Your goal is to transcend into your full voice by utilizing the muscles
that control vocal cord tension and glottal adjustment. Full voice should
sound loud, resonant and clean, with minimal breath support. You
shouldn’t notice any breathiness in the sound of your voice. Rely on the
inhalation sensation while vocalizing to minimize pressure." (p.240,241)


There is no falsetto involved in the sirens and these are designed to strengthen cord and vocal coordination.

Think of the RYV exercises this way -

Falsetto slides - help build breath control, tone control and consistency.

Transcending Tones - Build strength, lateral tone/volume control and connections (cord and register). Remember - you're not supposed to push harder for TT's to get louder, you're supposed to balance you volume and resonance to SWELL the sound. Only increase your push as a means of support and balance, not the sole means to increase volume.
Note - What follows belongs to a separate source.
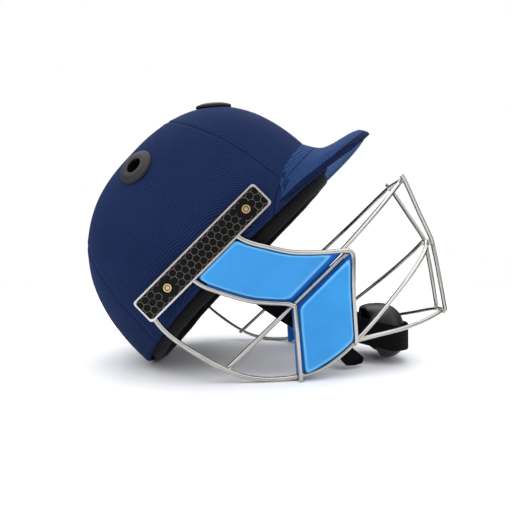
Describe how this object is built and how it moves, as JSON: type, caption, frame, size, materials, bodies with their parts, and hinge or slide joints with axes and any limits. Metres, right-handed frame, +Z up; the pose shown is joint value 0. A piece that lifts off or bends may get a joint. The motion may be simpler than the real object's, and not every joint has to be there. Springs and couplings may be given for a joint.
{
  "type": "cricket helmet",
  "caption": "Cricket helmet: fabric-covered dome with a stiff peak, a welded wire face guard with padded cheeks, and a swinging chin strap with a cup.",
  "frame": {"origin": "centre of the bounding box on the ground", "axes": "+X the way the helmet faces, as it stands tipped back on its nape and lower wires, +Y to the wearer's left, +Z up"},
  "size_m": [0.3527, 0.2164, 0.2517],
  "materials": {
    "navy_fabric": "woven navy cover fabric with a soft sheen",
    "shell_moulding": "moulded plastic shell under the cover",
    "foam": "matt black closed-cell foam",
    "lining_cloth": "matt black brushed lining cloth over foam",
    "vent_plastic": "dark grey satin moulding",
    "plate_metal": "bright anodised edge",
    "plate_face": "black face with a raised honeycomb",
    "ferrule_brass": "polished brass",
    "screw_steel": "plain steel",
    "guard_steel": "polished welded steel wire",
    "azure_foam": "satin azure moulded foam pad",
    "webbing": "black woven webbing",
    "strap_plastic": "black satin moulding"
  },
  "bodies": {
    "helmet": {"outer_shell": "shell_moulding", "cover_front": "navy_fabric", "cover_crown": "navy_fabric", "cover_rear": "navy_fabric", "peak_board": "shell_moulding", "peak_cover_top": "navy_fabric", "peak_cover_under": "navy_fabric", "foam_liner": "foam", "brow_pad": "lining_cloth", "nape_pad": "lining_cloth", "crown_pad": "lining_cloth", "temple_pad_right": "lining_cloth", "temple_pad_left": "lining_cloth", "ear_pad_right": "lining_cloth", "ear_pad_left": "lining_cloth", "vent_front_right": "vent_plastic", "vent_front_left": "vent_plastic", "vent_side_right": "vent_plastic", "vent_side_left": "vent_plastic", "side_plate_right": "plate_metal", "side_plate_left": "plate_metal", "plate_insert_right": "plate_face", "plate_insert_left": "plate_face", "plate_ferrules_right": "ferrule_brass", "plate_ferrules_left": "ferrule_brass", "plate_screws_right": "screw_steel", "plate_screws_left": "screw_steel", "plate_nuts_right": "screw_steel", "plate_nuts_left": "screw_steel", "main_bar": "guard_steel", "chin_bar": "guard_steel", "top_bar": "guard_steel", "side_rail_right": "guard_steel", "side_rail_left": "guard_steel", "front_strut_right": "guard_steel", "front_strut_left": "guard_steel", "rear_strut_right": "guard_steel", "rear_strut_left": "guard_steel", "centre_strut_right": "guard_steel", "centre_strut_left": "guard_steel", "cheek_guard_pad_right": "azure_foam", "cheek_guard_pad_left": "azure_foam", "jaw_guard_pad_right": "azure_foam", "jaw_guard_pad_left": "azure_foam", "strap_anchor_right": "screw_steel", "strap_anchor_left": "screw_steel"},
    "chin_strap": {"strap_right": "webbing", "strap_left": "webbing", "cup_band": "webbing"},
    "slider": {"strap_slider": "strap_plastic", "strap_tail": "webbing"},
    "cup": {"chin_cup": "strap_plastic"}
  },
  "joints": [
    {"name": "chin_strap_swing", "type": "hinge", "parent": "helmet", "child": "chin_strap", "pos_m": [-0.04382, 0, 0.10419], "axis": [0, -1, 0], "range_deg": [0, 15]},
    {"name": "slider_slide", "type": "slide", "parent": "chin_strap", "child": "slider", "axis": [0.9234, 0.3368, -0.184], "range_m": [-0.012, 0.004]},
    {"name": "cup_tilt", "type": "hinge", "parent": "chin_strap", "child": "cup", "pos_m": [0.11018, 0, 0.02819], "axis": [0, -1, 0], "range_deg": [-8, 8]}
  ]
}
Sirens - build strength, linear tone control and smooth out any wrinkles left in the connections.

Hope that clarifies :-)

Re: thin sound on higher notes

The yawn sensation exercise (practise yawning) might help you understand how much you are supposed to drop the jaw to create that space for the voice to travel freely to the resonators and add bass to your sound. Feel the openness and easiness in creating that relax opened throat. Singing a the top of your range should feel as effortless as singing at the bottom.

Re: thin sound on higher notes

It can be many different things. I need to hear you to make sure you still have chest connection in it. Put an audio sample up and I'll tell you what's going on.